Swept-wing boundary-layer transition at various external perturbations: Scenarios, criteria, and problems of prediction

Abstract

This experimental work is devoted to a parametric study of characteristics of the laminar-turbulent transition occurred in a model of a crossflow-dominated swept-wing boundary layer. The experiments are performed in 39 different regimes with low and elevated freestream turbulence levels both in the absence and in the presence of steady freestream vortices of various spanwise scales. The measurements are performed at several values of freestream velocity for two types of distributed surface roughness. Transition scenarios and criteria of turbulence onset are investigated and the problem of transition prediction is examined.
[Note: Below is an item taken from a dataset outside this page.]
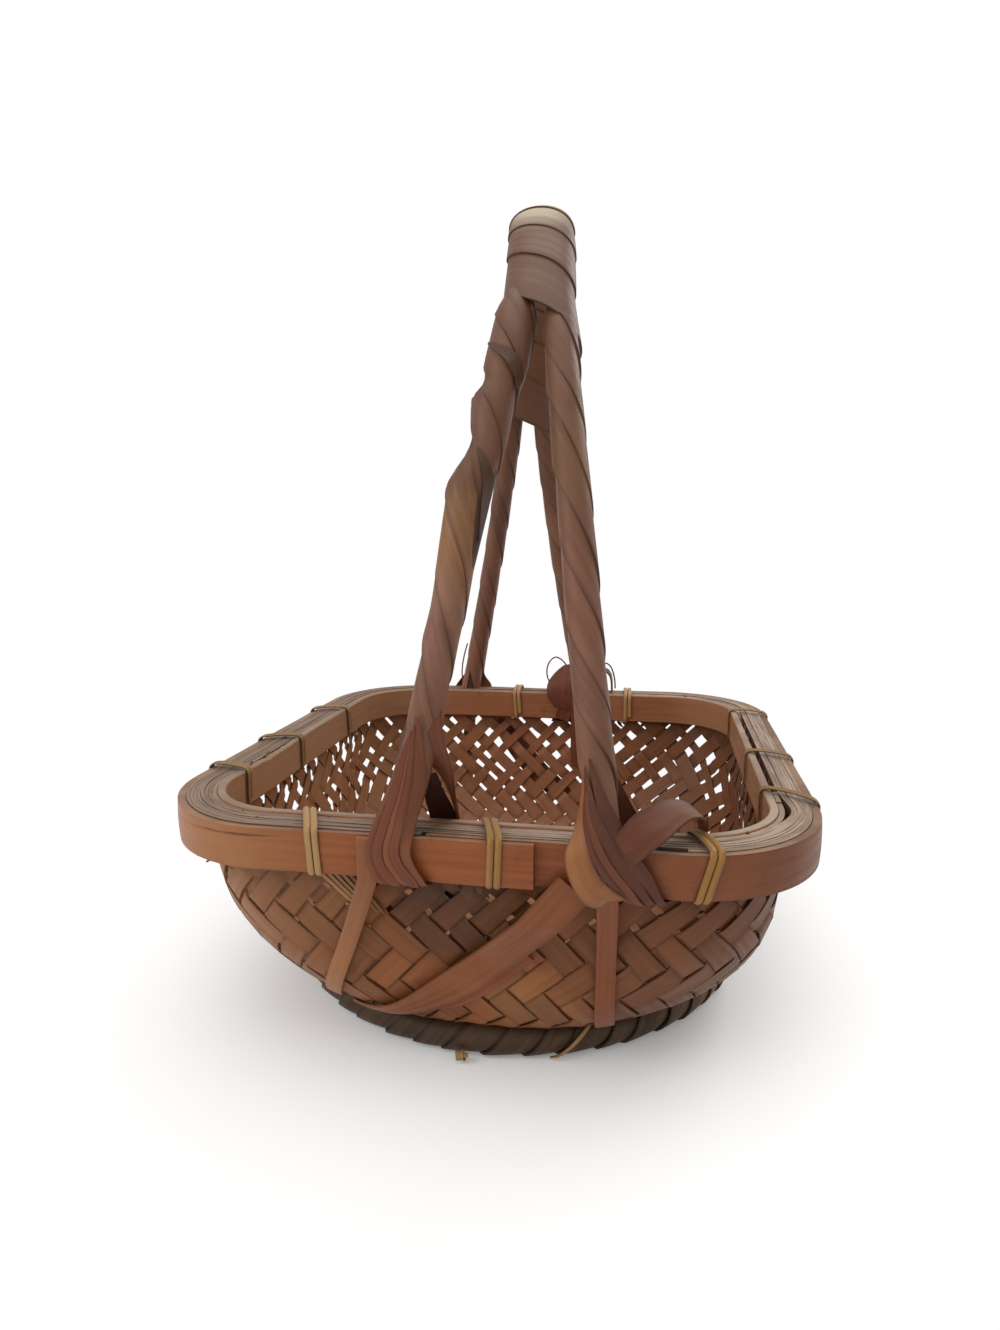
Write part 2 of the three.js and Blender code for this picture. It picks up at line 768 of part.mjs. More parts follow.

It is shown that in all studied cases, the turbulence onset starts with the appearance of local high-frequency secondary instability of the base flow perturbed by primary instability modes. It is found that the 30% level of the threshold zero-to-peak amplitude of combined boundary-layer disturbances (i.e., the steady ones plus unsteady ones) can be used in all studied cases as a simplified turbulence-onset criterion, which was found in previous experiments at other flow and disturbance conditions. A very important, often decisive role of extremely weak steady free-steam disturbances produced by turbulence generating grids is investigated. A generalized combined variable N-factor method of transition prediction is suggested.